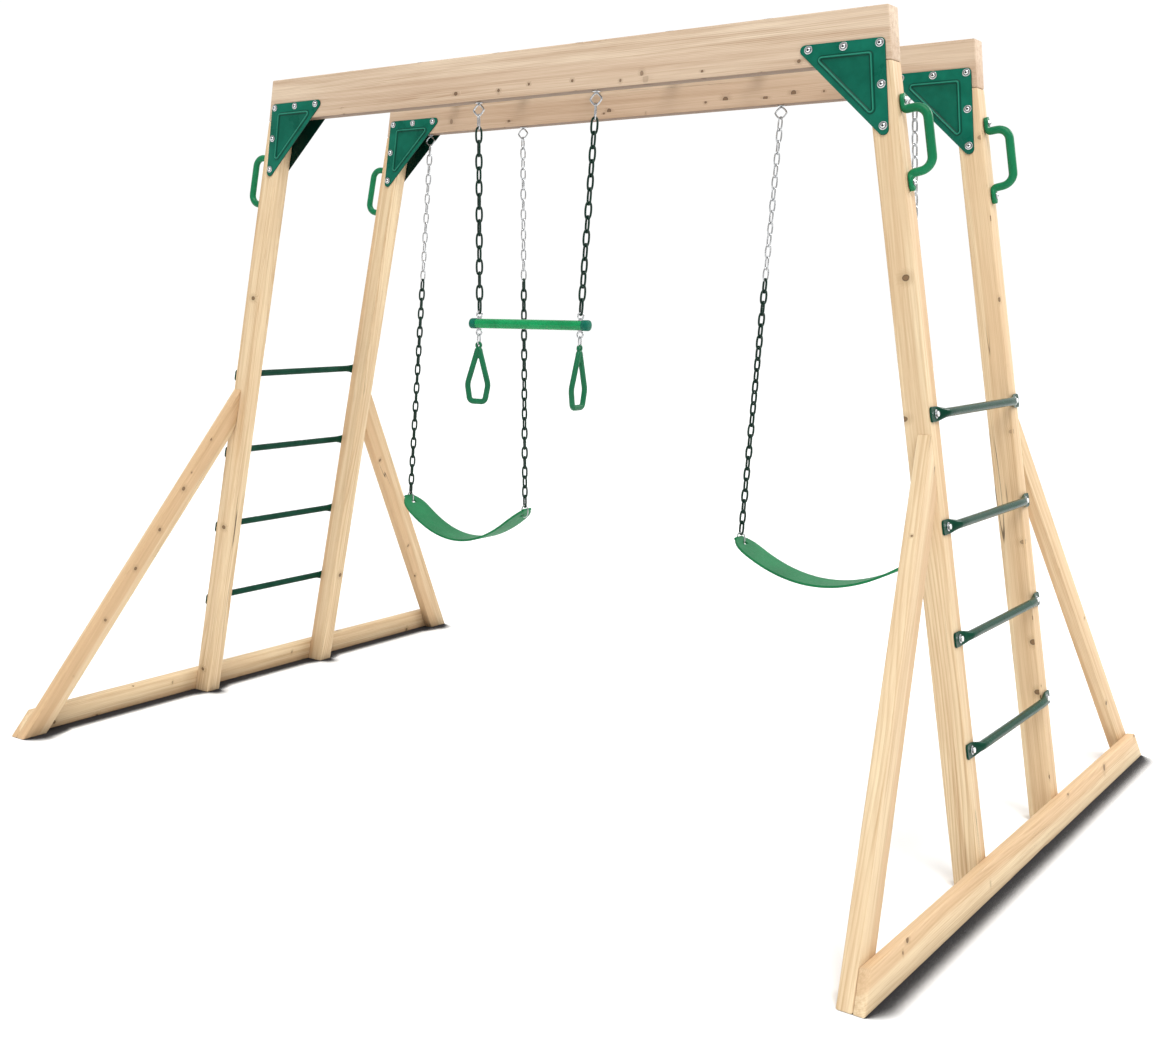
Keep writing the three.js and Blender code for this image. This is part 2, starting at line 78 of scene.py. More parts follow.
class Graph:
    """A material's node tree, built by short calls."""

    def __init__(self, name):
        self.material = bpy.data.materials.new(name)
        self.material.use_nodes = True
        self.tree = self.material.node_tree
        self.tree.nodes.clear()

    def add(self, kind, inputs=None, **settings):
        node = self.tree.nodes.new(kind)
        for key, value in settings.items():
            setattr(node, key, value)
        for key, value in (inputs or {}).items():
            self.put(node.inputs[key], value)
        return node

    def put(self, socket, value):
        if isinstance(value, bpy.types.NodeSocket):
            self.tree.links.new(value, socket)
        else:
            socket.default_value = value

    def math(self, operation, first, second=0.0, third=0.0, clamp=False):
        inputs = {0: first, 1: second, 2: third}
        return self.add("ShaderNodeMath", inputs, operation=operation, use_clamp=clamp).outputs[0]

    def vector(self, x, y, z):
        return self.add("ShaderNodeCombineXYZ", {0: x, 1: y, 2: z}).outputs[0]

    def split(self, vector):
        return self.add("ShaderNodeSeparateXYZ", {0: vector}).outputs

    def stretch(self, vector, scale):
        inputs = {0: vector, 1: scale}
        return self.add("ShaderNodeVectorMath", inputs, operation="MULTIPLY").outputs[0]

    def noise(self, vector, scale, detail=2.0, roughness=0.5):
        inputs = {"Vector": vector, "Scale": scale, "Detail": detail, "Roughness": roughness}
        return self.add("ShaderNodeTexNoise", inputs)

    def ramp(self, value, stops):
        node = self.add("ShaderNodeValToRGB", {0: value})
        elements = node.color_ramp.elements
        while len(elements) < len(stops):
            elements.new(0.5)
        for element, (place, level) in zip(elements, stops):
            element.position = place
            element.color = (level, level, level, 1)
        return node.outputs[0]

    def spread(self, value, low, high, to_low=0.0, to_high=1.0, smooth=False):
        inputs = {"Value": value, "From Min": low, "From Max": high, "To Min": to_low, "To Max": to_high}
        kind = "SMOOTHSTEP" if smooth else "LINEAR"
        return self.add("ShaderNodeMapRange", inputs, interpolation_type=kind).outputs[0]

    def mix(self, part, first, second):
        first = (*first, 1) if isinstance(first, tuple) else first
        second = (*second, 1) if isinstance(second, tuple) else second
        inputs = {0: part, 6: first, 7: second}
        return self.add("ShaderNodeMix", inputs, data_type="RGBA").outputs[2]

    def bump(self, height, distance, strength=1.0, normal=None):
        inputs = {"Height": height, "Distance": distance, "Strength": strength}
        if normal is not None:
            inputs["Normal"] = normal
        return self.add("ShaderNodeBump", inputs).outputs[0]

    def surface(self, colour, roughness, normal=None, **fixed):
        shader = self.add("ShaderNodeBsdfPrincipled")
        self.put(shader.inputs["Base Color"], colour)
        self.put(shader.inputs["Roughness"], roughness)
        if normal is not None:
            self.put(shader.inputs["Normal"], normal)
        for key, value in fixed.items():
            shader.inputs[key.replace("_", " ")].default_value = value
        output = self.add("ShaderNodeOutputMaterial")
        self.tree.links.new(shader.outputs[0], output.inputs[0])
        return self.material


def scaled(colour, factor, lift=0.0):
    return tuple(factor * channel + lift for channel in colour)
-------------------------
Print, please, the lines above from the very first through the one that holds "socket.default_value = value", both included, word for word and with nothing else.

- ANSWER BELOW:
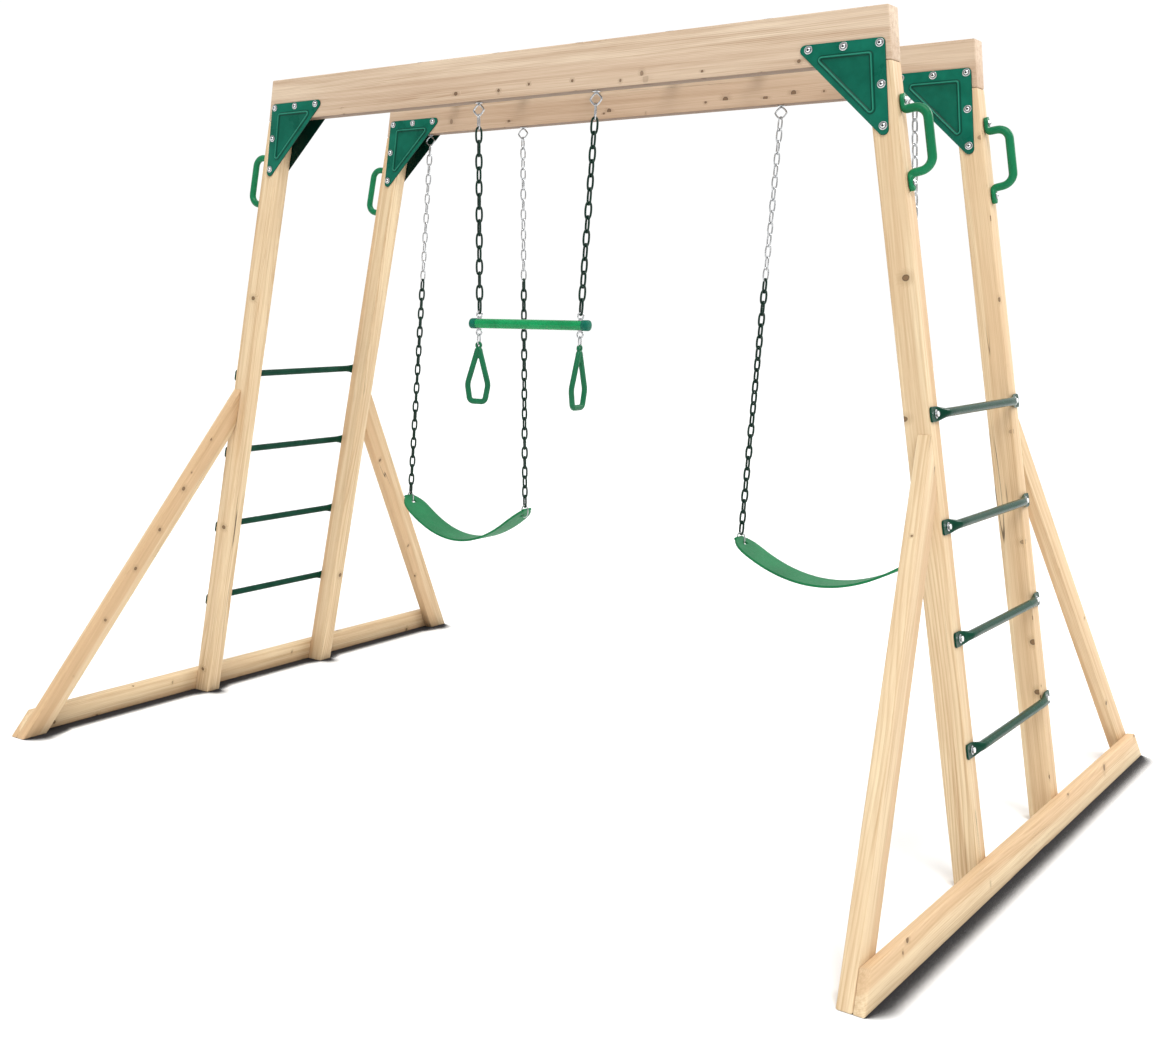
Keep writing the three.js and Blender code for this image. This is part 2, starting at line 78 of scene.py. More parts follow.
class Graph:
    """A material's node tree, built by short calls."""

    def __init__(self, name):
        self.material = bpy.data.materials.new(name)
        self.material.use_nodes = True
        self.tree = self.material.node_tree
        self.tree.nodes.clear()

    def add(self, kind, inputs=None, **settings):
        node = self.tree.nodes.new(kind)
        for key, value in settings.items():
            setattr(node, key, value)
        for key, value in (inputs or {}).items():
            self.put(node.inputs[key], value)
        return node

    def put(self, socket, value):
        if isinstance(value, bpy.types.NodeSocket):
            self.tree.links.new(value, socket)
        else:
            socket.default_value = value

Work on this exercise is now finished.